人脈作りの秘訣を一つあげればわからないことがあったら、素直な心で教えを請うことだと思います。
リーダーの資質が問われる時代
当社の経営理念は、
相互信頼のもと、アクティブに考え行動し、
- 何事にもチャレンジし
- 企業の社会的責任を全うし
- われわれの夢を実現しよう
です。
これまでの歩みは、言葉で言うほど順行だったわけではありません。経営が苦しいときには素直に本音を話して、社員に理解と協力を求めてきました。経営者が嘘をついていたのでは、これまで努力して磨いてきた技術が無になってしまうでしょう。
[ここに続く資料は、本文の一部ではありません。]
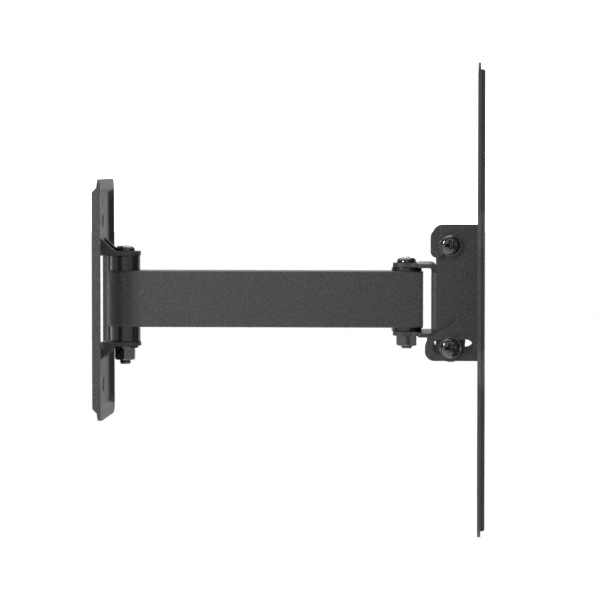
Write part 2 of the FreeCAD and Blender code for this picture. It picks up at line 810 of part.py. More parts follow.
def make_tilt_fasteners(side, height):
    """A screw, washer, friction washer and locking nut for one height, on both tongues."""
    head_seat = f"({FLANGE_OUTSIDE} + tilt_washer_height)"
    screw = bolt(f"tilt_{side}_screw", "tilt_screw_length")
    place(screw, TILT_X, f"-{head_seat}", height, angle=90)
    pair(f"tilt_{side}_screws", screw)
    washer = ring(f"tilt_{side}_washer", BOLT_HOLE_RADIUS, "tilt_washer_radius", "tilt_washer_height")
    place(washer, TILT_X, f"-{FLANGE_OUTSIDE}", height, angle=90)
    pair(f"tilt_{side}_washers", washer)
    friction = ring(f"tilt_{side}_friction_washer", BOLT_HOLE_RADIUS,
                    "friction_washer_radius", "friction_washer_height")
    place(friction, TILT_X, "-web_width / 2", height, angle=90)
    pair(f"tilt_{side}_friction_washers", friction)
    lock_nut = nut(f"tilt_{side}_nut", "tilt_nut_height")
    place(lock_nut, TILT_X, f"-{TONGUE_INSIDE}", height, angle=-90)
    pair(f"tilt_{side}_nuts", lock_nut)
    insert = nut_insert(f"tilt_{side}_nut_insert")
    insert_seat = f"tilt_nut_height - nut_insert_height - {TONGUE_INSIDE}"
    place(insert, TILT_X, insert_seat, height, angle=-90)
    pair(f"tilt_{side}_nut_inserts", insert)


# ---------------------------------------------------------------- display plate

def notched_path(inset):
    """The display plate's square outline, with a sloping notch in each side, moved inwards."""
    half = f"(display_size / 2 - ({inset}))"
    outer = f"(notch_outer + (sqrt(2) - 1) * ({inset}))"
    inner = f"({outer} - notch_depth)"
    floor = f"({half} - notch_depth)"
    side = [
        (half, f"-{half}"),
        (half, f"-{outer}"),
        (floor, f"-{inner}"),
        (floor, inner),
        (half, outer),
    ]
    path = []
    for _ in range(4):
        path += side
        side = [(f"-{up}", across) for across, up in side]
    return [(across, f"display_centre_height + ({up})") for across, up in path]


def bolt_places(across, up):
    """The four holes of a rectangular pattern about the display plate's centre."""
    return [(f"{side} * ({across}) / 2", f"display_centre_height + {level} * ({up}) / 2")
            for side in (-1, 1) for level in (-1, 1)]


def flange_path():
    """A flange from the side: hook over the pivot screw above, lobe round the lock screw below."""
    hook_x = f"({HEAD_PIVOT_X} + hook_back)"
    lobe_x = f"({HEAD_PIVOT_X} + lobe_back)"
    slot_back = f"({TILT_X} - {SLOT_HALF_WIDTH})"
    slot_front = f"({TILT_X} + {SLOT_HALF_WIDTH})"
    front = f"({DISPLAY_BACK_X} + {DISPLAY_DEPTH})"
    hook_middle = f"(({hook_x} + {slot_back}) / 2)"
    hook_round = f"(hook_bottom + ({slot_back} - {hook_x}) / 2)"
    return [
        (front, "flange_top"),
        (f"{hook_x} + hook_corner", "flange_top"),
        (hook_x, "flange_top - hook_corner", f"{hook_x} + hook_corner", "flange_top - hook_corner", "left"),
        (hook_x, hook_round),
        (slot_back, hook_round, hook_middle, hook_round, "left"),
        (slot_back, "tilt_height"),
        (slot_front, "tilt_height", TILT_X, "tilt_height", "right"),
        (slot_front, "flange_step"),
        (lobe_x, "lobe_top"),
        (lobe_x, "flange_bottom"),
        (front, "flange_bottom"),
    ]


def lock_slot_path():
    """The curved slot about the tilt axis that the lock screw runs in."""
    def at(radius, angle):
        return (f"({TILT_X} + ({radius}) * sin({angle}))", f"(tilt_height - ({radius}) * cos({angle}))")

    outer, inner = f"lock_drop + {SLOT_HALF_WIDTH}", f"lock_drop - {SLOT_HALF_WIDTH}"
    forward, back = "lock_angle_forward", "-lock_angle_back"
    axis = (TILT_X, "tilt_height")
    return [
        at(outer, back),
        at(outer, forward) + axis + ("left",),
        at(inner, forward) + at("lock_drop", forward) + ("left",),
        at(inner, back) + axis + ("right",),
        at(outer, back) + at("lock_drop", back) + ("left",),
    ]


def make_display_plate():
    """The stamped plate with its raised face, flanges, window and bolt holes."""
    body = new_body("display_plate")
    outline = sketch_on(body, "YZ_Plane", DISPLAY_BACK_X)
    draw_outline(outline, notched_path("0"))
    pad(body, outline, DISPLAY_DEPTH)
    half = number("display_size / 2")
    centre_height = number("display_centre_height")

    def at_corner(centre, along):
        square = near(abs(centre.y), half) and near(abs(centre.z - centre_height), half)
        return square and near(abs(along.x), 1)

    round_edges(body, "display_corner", at_corner)
    round_edges(body, "notch_corner",
                lambda centre, along: near(abs(along.x), 1)
                and max(abs(centre.y), abs(centre.z - centre_height)) - min(
                    abs(centre.y), abs(centre.z - centre_height)) > number("notch_depth"))

    # The lip stays one sheet thick round the raised face, and the raised face is hollow behind.
    step = sketch_on(body, "YZ_Plane", f"{DISPLAY_BACK_X} + {DISPLAY_DEPTH}")
    draw_outline(step, centred_box_path("2 * display_size", "2 * display_size"))
    draw_outline(step, notched_path("display_lip"))
    pocket(body, step, "display_raise")
    hollow = sketch_on(body, "YZ_Plane", DISPLAY_BACK_X)
    draw_outline(hollow, notched_path("display_lip + display_sheet"))
    pocket(body, hollow, "display_raise", backwards=True)
    face = number(f"{DISPLAY_BACK_X} + {DISPLAY_DEPTH}")
    round_edges(body, "display_shoulder", lambda centre, _: near(centre.x, face))

    window = sketch_on(body, "YZ_Plane", DISPLAY_BACK_X)
    draw_outline(window, box_path((f"-{FLANGE_INSIDE}", "flange_bottom"), (FLANGE_INSIDE, "flange_top")))
    pocket(body, window)
    for offset in (FLANGE_INSIDE, f"-{FLANGE_OUTSIDE}"):
        flange = sketch_on(body, "XZ_Plane", offset)
        draw_outline(flange, flange_path())
        pad(body, flange, "flange_sheet")
    slots = sketch_on(body, "XZ_Plane")
    draw_outline(slots, lock_slot_path())
    pocket(body, slots)

    patterns = [
        ("vesa_small", "vesa_small", "small_hole_radius"),
        ("vesa_medium", "vesa_medium", "small_hole_radius"),
        ("vesa_large", "vesa_medium", "large_hole_radius"),
        ("vesa_medium", "vesa_large", "large_hole_radius"),
        ("vesa_large", "vesa_large", "large_hole_radius"),
    ]
    holes = sketch_on(body, "YZ_Plane", DISPLAY_BACK_X)
    for across, up, radius in patterns:
        for spot in bolt_places(across, up):
            draw_circle(holes, spot, radius)
    pocket(body, holes)

    lobe_x = number(f"{HEAD_PIVOT_X} + lobe_back")
    step_x = number(f"{TILT_X} + {SLOT_HALF_WIDTH}")
    corners = [
        ("lobe_top_corner", lobe_x, number("lobe_top")),
        ("lobe_bottom_corner", lobe_x, number("flange_bottom")),
        ("flange_step_corner", step_x, number("flange_step")),
    ]
    for radius, x, z in corners:
        round_edges(body, radius, lambda centre, along: near(abs(along.y), 1)
                    and near(centre.x, x) and near(centre.z, z))
    inside = number(FLANGE_INSIDE)
    outside = number(FLANGE_OUTSIDE)
    round_edges(body, "flange_front_bend",
                lambda centre, along: near(centre.x, face) and near(abs(centre.y), inside)
                and near(abs(along.z), 1))
    raised_back = number(f"{DISPLAY_BACK_X} + display_raise")
    round_edges(body, "flange_back_bend",
                lambda centre, along: near(centre.x, raised_back) and near(abs(centre.y), outside)
                and near(abs(along.z), 1))


# ---------------------------------------------------------------- the mount

def check_and_export():
    """Stops if anything in the document failed, then writes each sub-part."""
    document.recompute()
    for item in document.Objects:
        if "Invalid" in item.State or "Error" in item.State:
            raise RuntimeError(f"{item.Label} failed: {item.State}")
    os.makedirs("parts", exist_ok=True)
    for part in parts:
        if part.Shape.isNull() or not part.Shape.isValid():
            raise RuntimeError(f"{part.Label} has no valid shape")
        part.Shape.exportStep(f"parts/{part.Label}.step")


make_wall_plate()
make_wall_pivot()
make_arm()
make_bushes()
make_swivel_bracket()
make_head_pivot()
make_tilt_fasteners("pivot", "tilt_height")
make_tilt_fasteners("lock", LOCK_HEIGHT)
make_display_plate()
check_and_export()
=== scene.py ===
"""Looks of the full motion wall mount: materials, machine screws, studio light and the camera.

Lengths are metres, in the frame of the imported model: the origin is on the wall at the centre of the
wall plate's back face, +X points out of the wall, +Y runs along the wall and +Z is up.
"""

import math

import bmesh
import bpy
from mathutils import Matrix, Vector


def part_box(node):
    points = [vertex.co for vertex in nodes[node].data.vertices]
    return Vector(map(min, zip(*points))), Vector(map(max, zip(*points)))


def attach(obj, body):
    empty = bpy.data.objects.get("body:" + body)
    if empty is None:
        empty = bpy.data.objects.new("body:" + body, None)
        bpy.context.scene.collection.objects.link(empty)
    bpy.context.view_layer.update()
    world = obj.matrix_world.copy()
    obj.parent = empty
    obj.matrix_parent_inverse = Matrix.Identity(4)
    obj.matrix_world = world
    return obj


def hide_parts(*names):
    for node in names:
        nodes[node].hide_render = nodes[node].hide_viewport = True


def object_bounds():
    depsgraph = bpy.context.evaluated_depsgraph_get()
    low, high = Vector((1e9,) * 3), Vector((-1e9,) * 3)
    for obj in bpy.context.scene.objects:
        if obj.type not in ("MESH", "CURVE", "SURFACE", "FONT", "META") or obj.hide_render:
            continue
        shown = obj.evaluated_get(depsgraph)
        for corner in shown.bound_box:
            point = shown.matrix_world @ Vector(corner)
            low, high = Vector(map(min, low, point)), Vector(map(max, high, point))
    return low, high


MM = 0.001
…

また、会社の体力を正確に見ることも大切です。今できることは何か。できないものは、いつであればできるのか―――これを見極めるためには、5年先、10年先といったビジョンを明確にしておくことが必要です。もし、そうでなければ、今のうちに潰したほうがいいのです。
この構造変化の激しい時代に、思いきった決断をするためには、従来以上にリーダーの資質が問われるでしょう。どんな苦労であっても、へこたれることなく、常にプラスの方向に捕らえながら、うまくコントロールできる人が求められているのです。また、会社の評価にしても、社会の目、地域の目、従業員の家族の目などさまざまな見方があります。会社の中から会社を見るのではなく、ときには、第三者的な見方も必要ではないでしょうか。
これからのリーダは、仕事だけではなく、見識を持って物事に対処できる力を備えていることが大切です。それがまた、部下の共鳴を呼ぶのです。